A total of $7.5bn is to be provided for developing the economy but an unspecified additional amount will be given for aiding the security forces. Neither of the two titles carries the kind of conditionality that comes with loans from the World Bank and the Asian Development Bank or the programmes negotiated with the International Monetary Fund. In those cases, the country usually commits itself to taking a number of specific steps.

Two examples illustrate this point.

When a decade ago Pakistan borrowed from the World Bank some funds to develop its power sector it agreed to restructure Wapda according to a plan essentially developed in Washington. This was implemented but it had the unintended consequence of reducing investment in the power sector. Similarly Islamabad agreed to very specific fiscal and monetary targets with the IMF when it negotiated an agreement with that organisation in November 2008. It is understood that the flow of funds would stop if these conditions were not met. The World Bank sends out supervision missions and the IMF review missions to make sure that their conditions are being met.

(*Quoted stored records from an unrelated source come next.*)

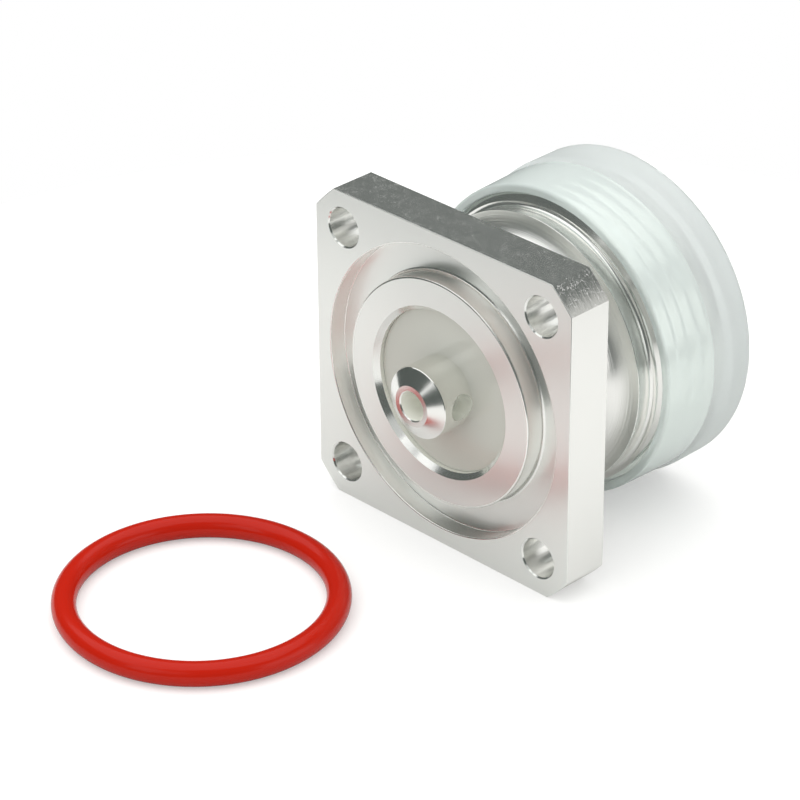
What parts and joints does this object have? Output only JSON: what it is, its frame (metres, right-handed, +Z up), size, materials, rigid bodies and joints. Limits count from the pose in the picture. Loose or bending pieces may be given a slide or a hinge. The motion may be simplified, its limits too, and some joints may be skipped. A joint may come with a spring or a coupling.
{
  "type": "coaxial panel connector",
  "caption": "Square-flange coaxial panel connector with face seal, coned solder contact, threaded mating end and a translucent push-on dust cap.",
  "frame": {"origin": "centre of the flange's mounting face, on the connector's axis", "axes": "+Y along the axis towards the mating end, -Y out of the flange's mounting face, +Z up"},
  "size_m": [0.037, 0.0621, 0.032],
  "materials": {
    "silver_plate": "bright silver plate",
    "contact_plate": "polished silver plate",
    "insulator_plastic": "glossy translucent grey-white",
    "seal_rubber": "satin red silicone",
    "cap_plastic": "soft translucent film-like plastic"
  },
  "bodies": {
    "connector": {"connector_body": "silver_plate", "insulator": "insulator_plastic", "solder_terminal": "contact_plate", "socket_contact": "contact_plate", "o_ring": "seal_rubber"},
    "cap": {"dust_cap": "cap_plastic"}
  },
  "joints": [
    {"name": "cap_pull", "type": "slide", "parent": "connector", "child": "cap", "axis": [0, 1, 0], "range_m": [0, 0.025]}
  ]
}
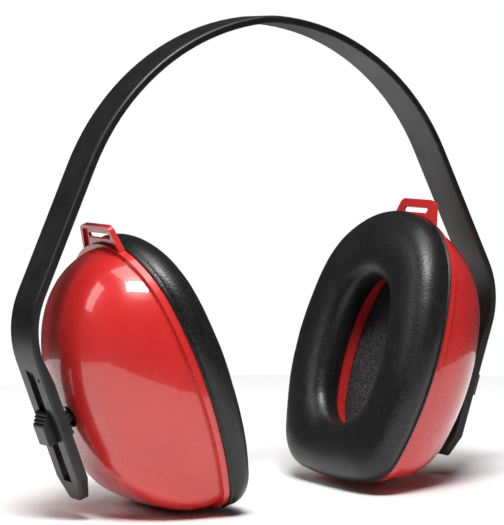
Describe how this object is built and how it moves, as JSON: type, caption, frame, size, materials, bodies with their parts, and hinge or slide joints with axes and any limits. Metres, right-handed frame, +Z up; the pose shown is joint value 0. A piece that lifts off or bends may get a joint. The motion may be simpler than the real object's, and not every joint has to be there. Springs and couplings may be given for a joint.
{
  "type": "earmuff hearing protector",
  "caption": "Over-head earmuff: sprung band, two domed cups on sliding ball pivots, soft sealing cushions and a strap tab on each cup.",
  "frame": {"origin": "centre of the bottom of the object, at the foot of its lower cup", "axes": "X across the head, right cup at +X; Y front to back; +Z up to the crown of the band"},
  "size_m": [0.2166, 0.087, 0.1906],
  "materials": {
    "black_plastic": "moulded, fine satin texture",
    "red_shell": "moulded, high gloss",
    "cushion_vinyl": "soft vinyl skin, satin",
    "soft_foam": "open-cell foam, hidden",
    "liner_foam": "open-cell foam",
    "pivot_plastic": "smooth bearing plastic",
    "slider_plastic": "moulded, satin"
  },
  "bodies": {
    "headband": {"headband": "black_plastic"},
    "left_slider": {"left_slider_block": "slider_plastic", "left_slider_cap": "slider_plastic"},
    "left_stud": {"left_ball_stud": "pivot_plastic"},
    "left_socket": {"left_ball_socket": "pivot_plastic"},
    "left_cup": {"left_cup_shell": "red_shell", "left_seat_plate": "red_shell", "left_cushion_cover": "cushion_vinyl", "left_cushion_foam": "soft_foam", "left_cushion_frame": "black_plastic", "left_acoustic_liner": "liner_foam"},
    "right_slider": {"right_slider_block": "slider_plastic", "right_slider_cap": "slider_plastic"},
    "right_stud": {"right_ball_stud": "pivot_plastic"},
    "right_socket": {"right_ball_socket": "pivot_plastic"},
    "right_cup": {"right_cup_shell": "red_shell", "right_seat_plate": "red_shell", "right_cushion_cover": "cushion_vinyl", "right_cushion_foam": "soft_foam", "right_cushion_frame": "black_plastic", "right_acoustic_liner": "liner_foam"}
  },
  "joints": [
    {"name": "left_height_slide", "type": "slide", "parent": "headband", "child": "left_slider", "axis": [0.3338, 0, -0.9426], "range_m": [-0.01, 0.017]},
    {"name": "left_cup_turn", "type": "hinge", "parent": "left_slider", "child": "left_stud", "pos_m": [-0.08327, 0, 0.04122], "axis": [-0.9426, 0, -0.3338], "range_deg": [-90, 90]},
    {"name": "left_cup_tilt", "type": "hinge", "parent": "left_stud", "child": "left_socket", "pos_m": [-0.08327, 0, 0.04122], "axis": [0, -1, 0], "range_deg": [-10, 6]},
    {"name": "left_cup_toe", "type": "hinge", "parent": "left_socket", "child": "left_cup", "pos_m": [-0.08327, 0, 0.04122], "axis": [-0.3338, 0, 0.9426], "range_deg": [-8, 8]},
    {"name": "right_height_slide", "type": "slide", "parent": "headband", "child": "right_slider", "axis": [-0.3338, 0, -0.9426], "range_m": [-0.0075, 0.0195]},
    {"name": "right_cup_turn", "type": "hinge", "parent": "right_slider", "child": "right_stud", "pos_m": [0.0841, 0, 0.04358], "axis": [0.9426, 0, -0.3338], "range_deg": [-90, 90]},
    {"name": "right_cup_tilt", "type": "hinge", "parent": "right_stud", "child": "right_socket", "pos_m": [0.0841, 0, 0.04358], "axis": [0, 1, 0], "range_deg": [-10, 6]},
    {"name": "right_cup_toe", "type": "hinge", "parent": "right_socket", "child": "right_cup", "pos_m": [0.0841, 0, 0.04358], "axis": [0.3338, 0, 0.9426], "range_deg": [-8, 8]}
  ]
}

The American bill does not have such conditions. The only requirement is that the administration report to the various committees of Congress on the expectations it has of the policies Pakistan will adopt. The bill does not have the provision that economic aid to Pakistan will be terminated or reduced if the country does not implement some of the recommendations made by the US Congress. The World Bank and IMF support comes with this kind of contingency. However, since Congress will authorise expenditure on a yearly basis in the context of the overall bill, it is possible that a change in political system could lead to a reduction in the amounts that would be made available. This is the way the US system works. It is not peculiar to aid to Pakistan.